韓国では大規模なPCR検査、調査スタッフを増員しての感染経路追跡という動員に加え、国民IDである住民登録番号に基づき、出入国履歴やクレジットカード、交通カードの利用履歴、携帯電話の位置情報など各種情報の統合、さらに監視カメラ映像の活用まで行っている。
なぜ、韓国はこのような対策を採ることができたのか。「韓国の感染症関連の法制度はもともと日本と大きく異なるものではなかった」と、国民IDに詳しい國學院大學の羅芝賢(ナ・ジヒョン)専任講師は指摘する。
転機となったのは2015年のMERS(中東呼吸器症候群)流行だ。国民の不安感が増大し、激しく政府を突き上げたことで緊急の法改正が行われ、前述の情報活用は合法化された。
コロナ対策の成功例として知られる台湾でも同様で、2003年のSARS(重症急性呼吸器症候群)流行をきっかけに、動員体制と国民IDである身分証統一番号の活用を含めた情報収集、統合の仕組みが整えられている(関連記事:コロナ封じ込め「デジタル監視」を台湾人が受け入れる理由)。

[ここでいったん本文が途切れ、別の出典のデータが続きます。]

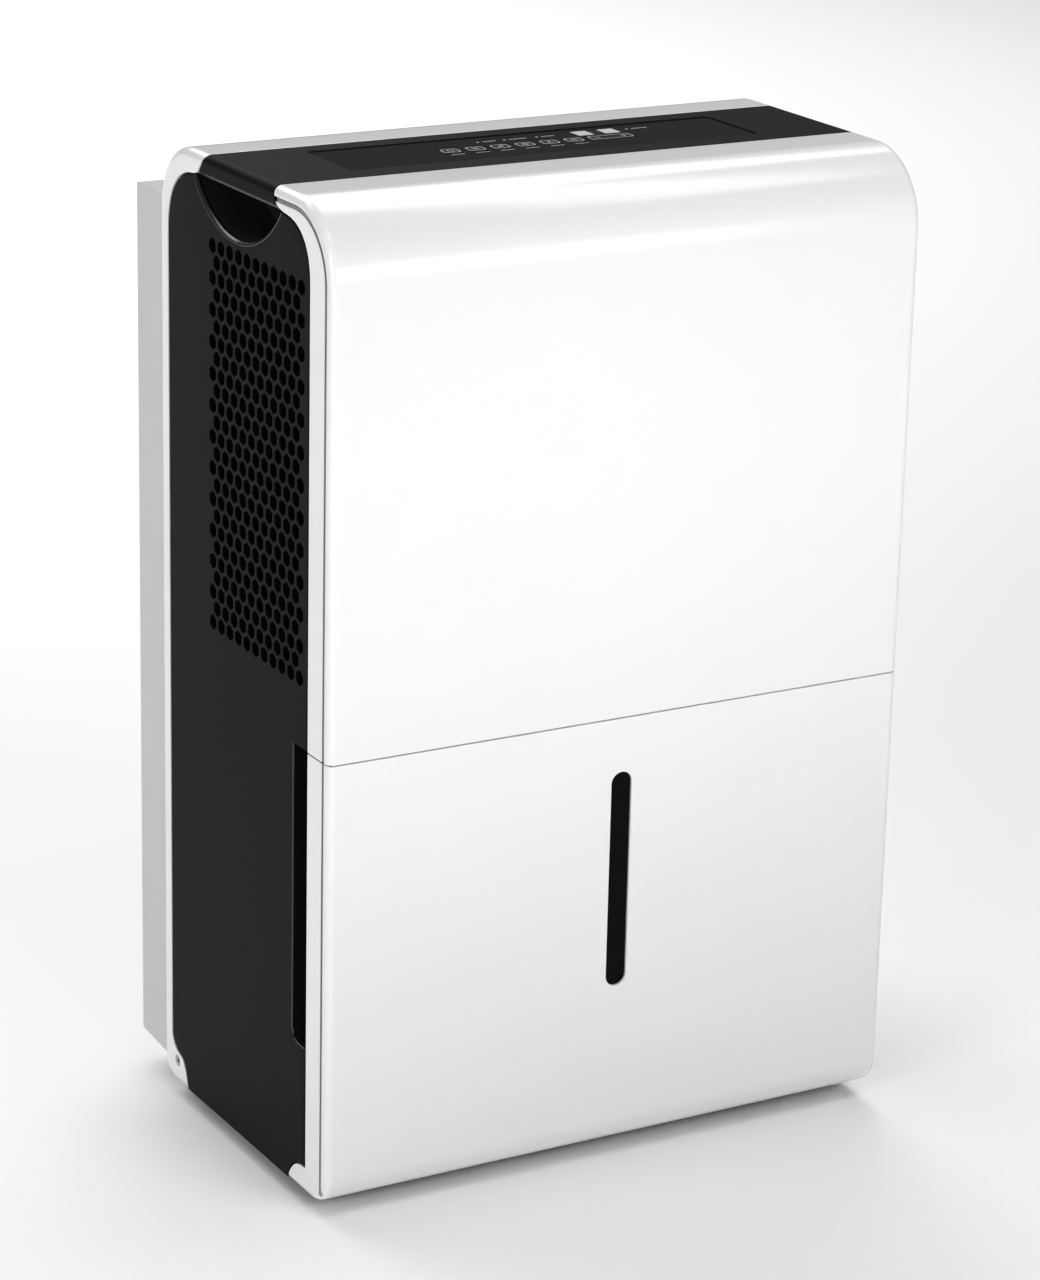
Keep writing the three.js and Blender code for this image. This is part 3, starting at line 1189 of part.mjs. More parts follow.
function mountPlaces() {
  return [0, 1, 2].map((i) => {
    const angle = -Math.PI / 2 + (i * 2 * Math.PI) / 3 + Math.PI;
    return [COMPRESSOR_X + MOUNT_CIRCLE * Math.cos(angle), COMPRESSOR_Y + MOUNT_CIRCLE * Math.sin(angle) * 0.8];
  });
}

function compressorMount([x, y]) {
  const z0 = PAN_REAR_FLOOR + TOUCH;
  const low = rod("z", z0, z0 + MOUNT_TALL, [x, y, 0], MOUNT_RADIUS, 14, MOUNT_RADIUS - 2);
  return cut(low, rod("z", z0 - 1, z0 + 4, [x, y, 0], 3, 10));
}

function pipes() {
  const top = COMPRESSOR_FOOT + COMPRESSOR_TALL;
  const x = COMPRESSOR_X;
  const y = COMPRESSOR_Y;
  const evaporatorY = EVAPORATOR_Y + COIL_THICK / 2;
  const condenserY = CONDENSER_Y + COIL_THICK / 2;
  const end = COIL_HALF + TOUCH;
  const rise = TRAY_HALF + 12; // pipes climb beside the tray
  const low = COIL_FOOT + PIPE_HIGH;
  const high = COIL_HEAD - PIPE_HIGH;
  return {
    suction_pipe: tube(
      [
        [x + 14, y + 6, top + 1], [x + 14, y + 8, top + 30], [x + 50, y + 30, top + 52],
        [rise - 20, evaporatorY, top + 60], [rise, evaporatorY, top + 84], [rise, evaporatorY, COIL_FOOT - 4],
        [rise - 8, evaporatorY, low - 1.5], [end, evaporatorY, low],
      ],
      TUBE_RADIUS, 26, 2,
    ),
    discharge_pipe: tube(
      [
        [x - 14, y - 10, top + 1], [x - 14, y - 10, top + 22], [x + 30, y - 12, top + 40],
        [rise - 24, condenserY - 2, top + 44], [rise, condenserY, top + 70], [rise, condenserY, COIL_FOOT - 4],
        [rise - 8, condenserY, low - 1.5], [end, condenserY, low],
      ],
      TUBE_RADIUS - 1, 26, 2,
    ),
    capillary_tube: tube(
      [
        [end, condenserY, high], [end + 14, condenserY, high], [end + 26, condenserY + 6, high - 22],
        [end + 26, condenserY + 15, high - 62], [end + 26, evaporatorY - 4, high - 32],
        [end + 16, evaporatorY, high - 1], [end, evaporatorY, high],
      ],
      CAPILLARY_RADIUS, 24, 2,
    ),
  };
}

function humiditySensor() {
  return box(-COIL_HALF - 26, -COIL_HALF - 14, SCROLL_REAR + 14, SCROLL_REAR + 20, COIL_HEAD - 40, COIL_HEAD - 16);
}

// ---------- rear fittings ----------
function drainOutlet() {
  const centre = [0, FITTING_Y, DRAIN_Z];
  const wall = BOX_HALF - SKIN - TOUCH;
  const body = rod("x", BOX_HALF - FITTING_LONG, BOX_HALF + OUTLET_PROUD, centre, DRAIN_RADIUS, 20);
  const flange = rod("x", wall - 3, wall, centre, DRAIN_RADIUS + OUTLET_FLANGE, 20);
  const bore = rod("x", BOX_HALF - FAR, HALF + FAR, centre, DRAIN_RADIUS - OUTLET_WALL, 20);
  return cut(union(body, flange), bore);
}

function drainCap() {
  const face = BOX_HALF + OUTLET_PROUD + TOUCH;
  const centre = [0, FITTING_Y, DRAIN_Z];
  const disc = rod("x", face, face + CAP_THICK, centre, CAP_RADIUS, 24);
  const plug = rod("x", face - PLUG_LONG, face + 1, centre, DRAIN_RADIUS - OUTLET_WALL - PLUG_CLEAR, 20);
  return union(disc, plug);
}

function drainPlace() {
  return [TRAY_HALF - TRAY_DRAIN, TRAY_END - TRAY_DRAIN_BACK];
}

function drainTube() {
  const [x, y] = drainPlace();
  const z = DECK_LOW - 7;
  const end = BOX_HALF - FITTING_LONG - TOUCH;
  return tube(
    [
      [x, y, DECK_LOW - TOUCH], [x, y, DECK_LOW - 4], [x + 8, y + 8, z], [end - 12, FITTING_Y, DRAIN_Z],
      [end, FITTING_Y, DRAIN_Z],
    ],
    HOSE_RADIUS, 14, 2,
  );
}

function cordGland() {
  const centre = [0, FITTING_Y, GLAND_Z];
  const body = rod("x", BOX_HALF - FITTING_LONG, BOX_HALF + GLAND_PROUD, centre, GLAND_RADIUS, 20);
  const rim = rod("x", BOX_HALF + TOUCH, BOX_HALF + GLAND_RIM, centre, GLAND_RADIUS + GLAND_RIM, 20);
  const bore = rod("x", BOX_HALF - FAR, HALF + FAR, centre, GLAND_BORE, 16);
  return cut(union(body, rim), bore);
}

// ---------- assembly ----------
const casings = group(product);
addPiece(casings, "front_cover", frontCover(), WHITE);
addPiece(casings, "rear_cover", rearCover(), WHITE);
addPiece(casings, "top_panel", topPanel(), BLACK);
addPiece(casings, "left_side_panel", leftSidePanel(), BLACK);
addPiece(casings, "right_side_panel", sidePanel(1), BLACK);
addPiece(casings, "left_handle_pocket", handlePocket(-1), BLACK);
addPiece(casings, "right_handle_pocket", handlePocket(1), BLACK);
addPiece(casings, "intake_grille", intakeGrille(), DARK_GREY);
addPiece(casings, "air_filter", airFilter(), GREY);
addPiece(casings, "left_toe_screw", toeScrew(-1), STEEL);
addPiece(casings, "right_toe_screw", toeScrew(1), STEEL);
addPiece(casings, "drain_outlet", drainOutlet(), GREY);
addPiece(casings, "drain_cap", drainCap(), RUBBER);
addPiece(casings, "drain_tube", drainTube(), PALE_CLEAR);
addPiece(casings, "cord_gland", cordGland(), RUBBER);

const controls = group(product);
addPiece(controls, "control_fascia", controlFascia(), GLOSS_BLACK);
addPiece(controls, "display_window", displayWindow(), CLEAR);
addPiece(controls, "control_board", controlBoard(), CIRCUIT);
keyPlaces().forEach((place, i) => {
  const name = i < BUTTON_NAMES.length ? BUTTON_NAMES[i] + "_button" : "humidity_rocker";
  addPiece(controls, name, keyCap(place), KEY);
});

const bucket = group(product);
addPiece(bucket, "bucket_front", bucketFront(), WHITE);
addPiece(bucket, "bucket_window", bucketWindow(), CLEAR);
addPiece(bucket, "bucket_tub", bucketTub(), TUB);
addPiece(bucket, "bucket_lid", bucketLid(), TUB);
addPiece(bucket, "bucket_handle", bucketHandle(), DARK_GREY);
addPiece(bucket, "bucket_float", bucketFloat(), WHITE);

const base = group(product);
addPiece(base, "base_pan", basePan(), GREY);
addPiece(base, "bay_wall", bayWall(), GREY);
addPiece(base, "drip_deck", dripDeck(), GREY);
addPiece(base, "float_sensor", floatSensor(), DARK_GREY);
for (const place of casterPlaces()) {
  addPiece(base, place.name + "_caster_fork", casterFork(place), DARK_GREY);
  addPiece(base, place.name + "_caster_wheel", casterWheel(place), RUBBER);
}

const airflow = group(product);
addPiece(airflow, "fan_scroll", fanScroll(), GREY);
addPiece(airflow, "inlet_plate", inletPlate(), GREY);
addPiece(airflow, "fan_wheel", fanWheel(), DARK_GREY);
addPiece(airflow, "fan_shaft", fanShaft(), STEEL);
addPiece(airflow, "fan_motor", fanMotor(), STEEL);
addPiece(airflow, "motor_bracket", motorBracket(), STEEL);
addPiece(airflow, "run_capacitor", runCapacitor(), ALUMINIUM);
addPiece(airflow, "humidity_sensor", humiditySensor(), DARK_GREY);

const refrigeration = group(product);
addPiece(refrigeration, "evaporator", coil(EVAPORATOR_Y), ALUMINIUM);
addPiece(refrigeration, "condenser", coil(CONDENSER_Y), ALUMINIUM);
addPiece(refrigeration, "compressor", compressor(), PAINTED);
mountPlaces().forEach((place, i) => {
  addPiece(refrigeration, "compressor_mount_" + (i + 1), compressorMount(place), RUBBER);
});
for (const [name, piece] of Object.entries(pipes())) addPiece(refrigeration, name, piece, COPPER);

export default product;
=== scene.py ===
"""Looks of a portable dehumidifier: finely rounded casings, keys, bucket, casters and coils in
moulded plastics and metals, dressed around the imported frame. Sizes are millimetres, with y measured
back from the front face and z up from the floor; a finished piece is turned to metres in the
frame's own place."""

from __future__ import annotations

import json
import logging
import math
from dataclasses import dataclass, field
from enum import Enum
from typing import Callable, Iterable, Sequence

import bmesh
import bpy
from mathutils import Matrix, Vector
from mathutils.geometry import interpolate_bezier

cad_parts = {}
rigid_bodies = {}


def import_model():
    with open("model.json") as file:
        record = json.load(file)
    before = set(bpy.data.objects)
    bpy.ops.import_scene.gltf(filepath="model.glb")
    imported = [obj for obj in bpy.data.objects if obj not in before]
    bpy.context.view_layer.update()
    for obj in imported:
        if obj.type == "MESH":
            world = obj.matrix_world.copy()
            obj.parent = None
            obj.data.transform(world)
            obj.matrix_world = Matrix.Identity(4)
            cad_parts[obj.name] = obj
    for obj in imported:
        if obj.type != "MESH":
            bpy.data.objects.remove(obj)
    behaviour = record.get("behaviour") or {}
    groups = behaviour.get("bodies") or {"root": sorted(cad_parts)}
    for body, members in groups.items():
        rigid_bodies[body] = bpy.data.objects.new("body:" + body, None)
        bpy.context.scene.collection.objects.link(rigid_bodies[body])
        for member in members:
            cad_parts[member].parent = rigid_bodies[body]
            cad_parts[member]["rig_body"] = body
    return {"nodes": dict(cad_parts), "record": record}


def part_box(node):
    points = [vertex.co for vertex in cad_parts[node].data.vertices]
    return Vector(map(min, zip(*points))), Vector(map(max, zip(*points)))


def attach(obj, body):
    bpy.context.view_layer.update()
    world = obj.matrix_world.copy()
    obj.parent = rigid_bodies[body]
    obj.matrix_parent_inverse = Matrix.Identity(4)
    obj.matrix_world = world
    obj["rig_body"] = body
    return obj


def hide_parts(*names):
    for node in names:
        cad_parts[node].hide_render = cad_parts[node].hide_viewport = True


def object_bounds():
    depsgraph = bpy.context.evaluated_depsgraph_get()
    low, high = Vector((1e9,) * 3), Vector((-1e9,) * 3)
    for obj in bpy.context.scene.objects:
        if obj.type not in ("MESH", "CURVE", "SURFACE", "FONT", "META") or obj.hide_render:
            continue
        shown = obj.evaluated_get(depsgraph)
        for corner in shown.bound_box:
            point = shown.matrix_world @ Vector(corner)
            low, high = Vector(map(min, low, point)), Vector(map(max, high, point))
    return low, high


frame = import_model()
CAD_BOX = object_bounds()
LOG = logging.getLogger("dehumidifier")
MM = 0.001
FIT = 0.3  # gap round a piece that sits in another
CRISP_ANGLE = 34.0  # edges that turn more than this, in degrees, stay crisp
Mesh = bmesh.types.BMesh
Point = Sequence[float]  # a place in space, or u and v on an outline
Span = tuple[float, float]  # lowest and highest place on an axis
Stop = tuple[float, float, float]  # a corner of an outline: u, v and its rounding


# ---------- named options ----------
class Axis(Enum):
    """Direction in which an outline is carried, with the turn that brings it there."""

    X = Matrix(((0, 0, 1, 0), (1, 0, 0, 0), (0, 1, 0, 0), (0, 0, 0, 1)))
    Y = Matrix(((1, 0, 0, 0), (0, 0, 1, 0), (0, 1, 0, 0), (0, 0, 0, 1)))
    Z = Matrix(((1, 0, 0, 0), (0, 1, 0, 0), (0, 0, 1, 0), (0, 0, 0, 1)))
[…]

一方、日本は1960年代以後、何度か国民IDの導入を試みてきたが、いずれも失敗に終わった。現行のマイナンバー制度も普及率は低い。
「世界的に見ても、導入を実現したのは韓国、台湾、エストニアなどの後発福祉国家ばかり」と、羅講師は指摘する。「アメリカやイギリス、ドイツ、日本などの先発福祉国家は失敗している」
後発福祉国家では、既存の住民番号を流用する形で新規の社会保障サービスが導入され、複数の行政情報を統合する国民IDが形成されてきた。中国の身分証も、80年代に導入された仕組みが、その後多くの行政サービスに活用されるという形で発展してきた。
一方、先発福祉国家では、行政サービスごとに個別の管理体系が構築されている。日本では戸籍、住民票、健康保険、納税などの事業ごとに番号が分かれ、それを管理する主体も異なる。

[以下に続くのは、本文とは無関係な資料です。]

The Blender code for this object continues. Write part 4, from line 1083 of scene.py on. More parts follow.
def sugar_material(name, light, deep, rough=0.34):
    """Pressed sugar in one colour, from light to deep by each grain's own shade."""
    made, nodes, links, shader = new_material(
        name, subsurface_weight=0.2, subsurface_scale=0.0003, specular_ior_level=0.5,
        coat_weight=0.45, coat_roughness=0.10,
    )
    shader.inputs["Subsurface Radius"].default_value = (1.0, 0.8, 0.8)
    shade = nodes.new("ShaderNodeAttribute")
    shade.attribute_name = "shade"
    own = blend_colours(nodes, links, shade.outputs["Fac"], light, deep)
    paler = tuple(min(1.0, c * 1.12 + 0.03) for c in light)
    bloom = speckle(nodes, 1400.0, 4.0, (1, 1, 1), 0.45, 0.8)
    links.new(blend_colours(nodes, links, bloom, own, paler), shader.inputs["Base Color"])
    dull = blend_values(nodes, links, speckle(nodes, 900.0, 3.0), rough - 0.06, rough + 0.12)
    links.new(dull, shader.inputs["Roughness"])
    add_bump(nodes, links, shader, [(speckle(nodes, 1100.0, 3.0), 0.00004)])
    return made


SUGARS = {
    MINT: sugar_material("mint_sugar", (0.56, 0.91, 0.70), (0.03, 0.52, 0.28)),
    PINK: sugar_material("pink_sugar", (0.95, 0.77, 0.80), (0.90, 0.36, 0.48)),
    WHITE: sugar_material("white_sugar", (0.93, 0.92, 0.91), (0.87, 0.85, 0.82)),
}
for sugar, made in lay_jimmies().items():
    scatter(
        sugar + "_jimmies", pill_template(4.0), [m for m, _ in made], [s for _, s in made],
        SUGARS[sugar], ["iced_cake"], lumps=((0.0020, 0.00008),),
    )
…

それらの統合にはコストがかかる上、市民にとってメリットに乏しいため受け入れる動機が弱い。羅講師は「福祉行政の向上をもたらさない形での国民ID導入は今後も難しい」と予測する。
日本も中国と「同じ方向」へ
近年の急激なデジタル技術の発展は、福祉の向上だけではない、多くのメリットをも生み出している。その最先端を走る中国では、国民IDを軸としたデータ統合により、行政効率が大きく向上した。
結婚や住宅ローン申し込みなどのたびに、無数の役所を駆けずり回らなければならないのが中国人民の不満のタネだったが、近年ではスマホ一つで完結することも多い。一部地方では離婚届までスマホで提出できるという徹底ぶりだ。